4.1.1 Wirtschaftliche Unzumutbarkeit i. S. d. § 150 Abs. 8 AO liegt insbesondere vor, wenn die Schaffung der technischen Möglichkeiten für eine Datenfernübertragung des amtlich vorgeschriebenen Datensatzes nur mit einem nicht unerheblichen finanziellen Aufwand möglich wäre, wenn also die Kosten für die Schaffung der technischen Voraussetzungen in keinem wirtschaftlich sinnvollen Verhältnis mehr zu den Einkünften stehen, wegen derer die Erklärung nach amtlich vorgeschriebenem Datensatz durch Datenfernübertragung zu übermitteln ist (vgl. BFH-Urteile vom 16.6.2020, VIII R 29/17, BStBl 2021 II S. 288 und VIII R 29/19, BStBl 2021 II S. 290). Das Fehlen der für eine elektronische Übermittlung der Steuererklärung erforderlichen Technik hingegen genügt bei wirtschaftlicher Zumutbarkeit alleine nicht, um einen Anspruch auf Befreiung von der Abgabe der Steuererklärung in elektronischer Form zu begründen (vgl.
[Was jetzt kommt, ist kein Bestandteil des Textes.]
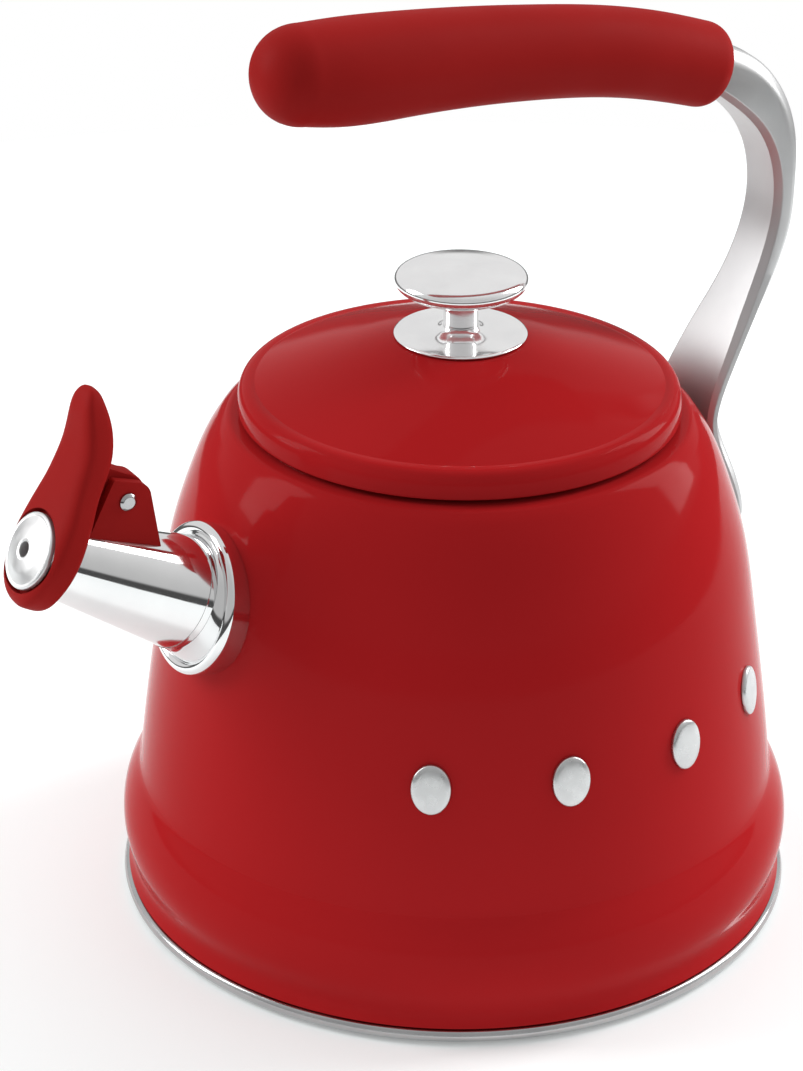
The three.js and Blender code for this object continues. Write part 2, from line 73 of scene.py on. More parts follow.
SPOUT_TILT = math.radians(28.3)
WHISTLE = Vector((-122.1, 0, 125.2))  # centre of the whistle's front disc
TIP_A = -6.2  # spout tip, measured from the whistle along the spout
ROOT_A = -60
TIP_R = 9.6
SPOUT_TAPER = 0.129
TUBE_T = 1
HOLE_GAP = 0.3  # between the spout and the edge of its hole in the wall
SEAM = 0.06  # between the collar and what it lies on
DISC_R = 9.7
COLLAR_R = 19.5
COLLAR_TILT = math.radians(16.7)
COLLAR_CENTRE = Vector((-77.7, 0, 100.7))
PIN_A = -16.5  # lever pivot in the spout's own frame
PIN_B = 19.95
PIN_R = 1.5
EAR_IN = 3.3
EAR_OUT = 5.7
KNUCKLE_W = 2.9

# ---------------------------------------------------------------- curves


def spline(points, count):
    """`count` points along a curve of even curvature through the given ones (a natural cubic)."""
    knots = np.array(points, float)
    steps = np.linalg.norm(np.diff(knots, axis=0), axis=1)
    length = np.concatenate([[0], np.cumsum(steps)])
    last = len(knots) - 1
    system = np.zeros((last + 1, last + 1))
    system[0, 0] = system[last, last] = 1
    right = np.zeros_like(knots)
    for i in range(1, last):
        before, after = steps[i - 1], steps[i]
        system[i, i - 1 : i + 2] = before, 2 * (before + after), after
        right[i] = 6 * ((knots[i + 1] - knots[i]) / after - (knots[i] - knots[i - 1]) / before)
    bend = np.linalg.solve(system, right)
    found = []
    for s in np.linspace(0, length[-1], count):
        i = int(np.clip(np.searchsorted(length, s) - 1, 0, last - 1))
        b = (s - length[i]) / steps[i]
        a = 1 - b
        curve = ((a**3 - a) * bend[i] + (b**3 - b) * bend[i + 1]) * steps[i] ** 2 / 6
        found.append(a * knots[i] + b * knots[i + 1] + curve)
    return found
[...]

BFH-Urteil vom 14.3.2012, XI R 33/09, BStBl II S. 477). Finanzielle Verhältnisse des Steuerpflichtigen, die nicht mit den Einkünften in Zusammenhang stehen, die für die elektronische Übermittlungspflicht einer Erklärung ursächlich sind, sind bei Feststellung der Verhältnismäßigkeit nicht zu berücksichtigen (vgl. BFH-Urteil vom 16.6.2020, VIII R 29/19, a. a. O.).

4.1.2 Persönliche Unzumutbarkeit i. S. d. § 150 Abs. 8 AO liegt insbesondere vor, wenn der Steuerpflichtige nach seinen individuellen Kenntnissen und Fähigkeiten nicht oder nur eingeschränkt in der Lage ist, die Möglichkeiten der Datenfernübertragung zu nutzen. Dies ist z. B. der Fall, wenn der Steuerpflichtige über keinerlei Medienkompetenz verfügt und aufgrund seiner aktuellen körperlichen oder geistigen Fähigkeiten auch keinen Zugang zur Computertechnik finden kann (vgl. BFH-Urteil vom 14.3.2012, XI R 33/09, a. a. O.).

4.2 Eine (nur) für einen Veranlagungszeitraum bzw. für ein Kalenderjahr gewährte Befreiung hat keine Dauerwirkung (vgl. BFH-Urteil vom 16.6.2020, VIII R 29/17, BStBl 2021 II S. 288).